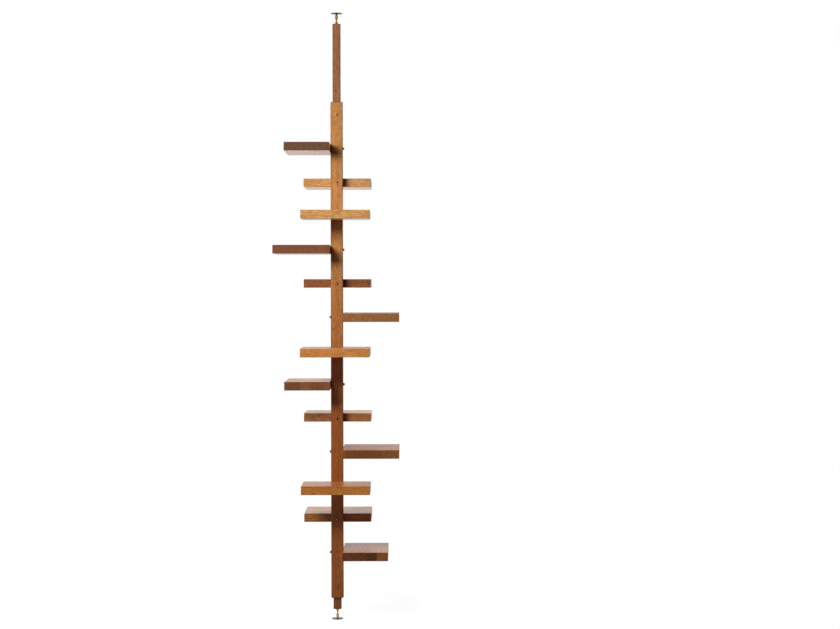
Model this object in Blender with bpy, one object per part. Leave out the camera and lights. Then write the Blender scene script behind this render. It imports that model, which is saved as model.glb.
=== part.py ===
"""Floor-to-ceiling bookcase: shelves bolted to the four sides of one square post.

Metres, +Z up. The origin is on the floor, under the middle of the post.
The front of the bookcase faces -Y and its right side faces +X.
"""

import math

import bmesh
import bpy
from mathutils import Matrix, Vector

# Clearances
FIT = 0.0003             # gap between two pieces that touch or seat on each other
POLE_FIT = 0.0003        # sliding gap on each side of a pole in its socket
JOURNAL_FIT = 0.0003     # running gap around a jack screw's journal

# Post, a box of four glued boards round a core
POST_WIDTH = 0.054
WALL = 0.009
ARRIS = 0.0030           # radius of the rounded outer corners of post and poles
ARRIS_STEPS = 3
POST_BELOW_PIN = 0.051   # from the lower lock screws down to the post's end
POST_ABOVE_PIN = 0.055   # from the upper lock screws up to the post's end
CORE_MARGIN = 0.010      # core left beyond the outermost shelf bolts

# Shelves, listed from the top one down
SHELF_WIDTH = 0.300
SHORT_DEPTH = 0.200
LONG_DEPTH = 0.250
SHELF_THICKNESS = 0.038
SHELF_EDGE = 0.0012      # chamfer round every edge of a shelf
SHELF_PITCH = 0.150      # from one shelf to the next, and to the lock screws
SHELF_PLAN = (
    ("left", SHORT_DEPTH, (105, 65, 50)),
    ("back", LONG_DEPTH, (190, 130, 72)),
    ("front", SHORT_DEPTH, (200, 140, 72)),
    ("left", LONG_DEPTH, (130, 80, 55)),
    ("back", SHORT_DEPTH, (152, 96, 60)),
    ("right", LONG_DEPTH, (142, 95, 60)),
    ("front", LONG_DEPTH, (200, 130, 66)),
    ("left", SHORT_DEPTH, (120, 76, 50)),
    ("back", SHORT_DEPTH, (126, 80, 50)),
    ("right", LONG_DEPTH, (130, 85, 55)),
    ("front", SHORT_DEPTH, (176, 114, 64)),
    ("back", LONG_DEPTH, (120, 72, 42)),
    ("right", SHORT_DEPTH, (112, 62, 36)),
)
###
--- EXERCISE PROMPT ---
Copy all of the data. Keep every word exactly as it is.

--- EXERCISE RESPONSE ---
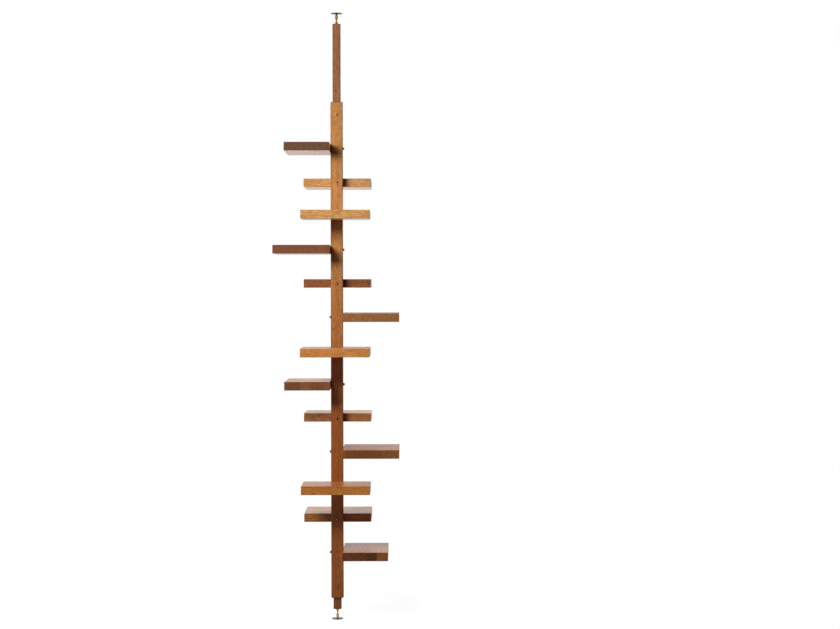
Model this object in Blender with bpy, one object per part. Leave out the camera and lights. Then write the Blender scene script behind this render. It imports that model, which is saved as model.glb.
=== part.py ===
"""Floor-to-ceiling bookcase: shelves bolted to the four sides of one square post.

Metres, +Z up. The origin is on the floor, under the middle of the post.
The front of the bookcase faces -Y and its right side faces +X.
"""

import math

import bmesh
import bpy
from mathutils import Matrix, Vector

# Clearances
FIT = 0.0003             # gap between two pieces that touch or seat on each other
POLE_FIT = 0.0003        # sliding gap on each side of a pole in its socket
JOURNAL_FIT = 0.0003     # running gap around a jack screw's journal

# Post, a box of four glued boards round a core
POST_WIDTH = 0.054
WALL = 0.009
ARRIS = 0.0030           # radius of the rounded outer corners of post and poles
ARRIS_STEPS = 3
POST_BELOW_PIN = 0.051   # from the lower lock screws down to the post's end
POST_ABOVE_PIN = 0.055   # from the upper lock screws up to the post's end
CORE_MARGIN = 0.010      # core left beyond the outermost shelf bolts

# Shelves, listed from the top one down
SHELF_WIDTH = 0.300
SHORT_DEPTH = 0.200
LONG_DEPTH = 0.250
SHELF_THICKNESS = 0.038
SHELF_EDGE = 0.0012      # chamfer round every edge of a shelf
SHELF_PITCH = 0.150      # from one shelf to the next, and to the lock screws
SHELF_PLAN = (
    ("left", SHORT_DEPTH, (105, 65, 50)),
    ("back", LONG_DEPTH, (190, 130, 72)),
    ("front", SHORT_DEPTH, (200, 140, 72)),
    ("left", LONG_DEPTH, (130, 80, 55)),
    ("back", SHORT_DEPTH, (152, 96, 60)),
    ("right", LONG_DEPTH, (142, 95, 60)),
    ("front", LONG_DEPTH, (200, 130, 66)),
    ("left", SHORT_DEPTH, (120, 76, 50)),
    ("back", SHORT_DEPTH, (126, 80, 50)),
    ("right", LONG_DEPTH, (130, 85, 55)),
    ("front", SHORT_DEPTH, (176, 114, 64)),
    ("back", LONG_DEPTH, (120, 72, 42)),
    ("right", SHORT_DEPTH, (112, 62, 36)),
)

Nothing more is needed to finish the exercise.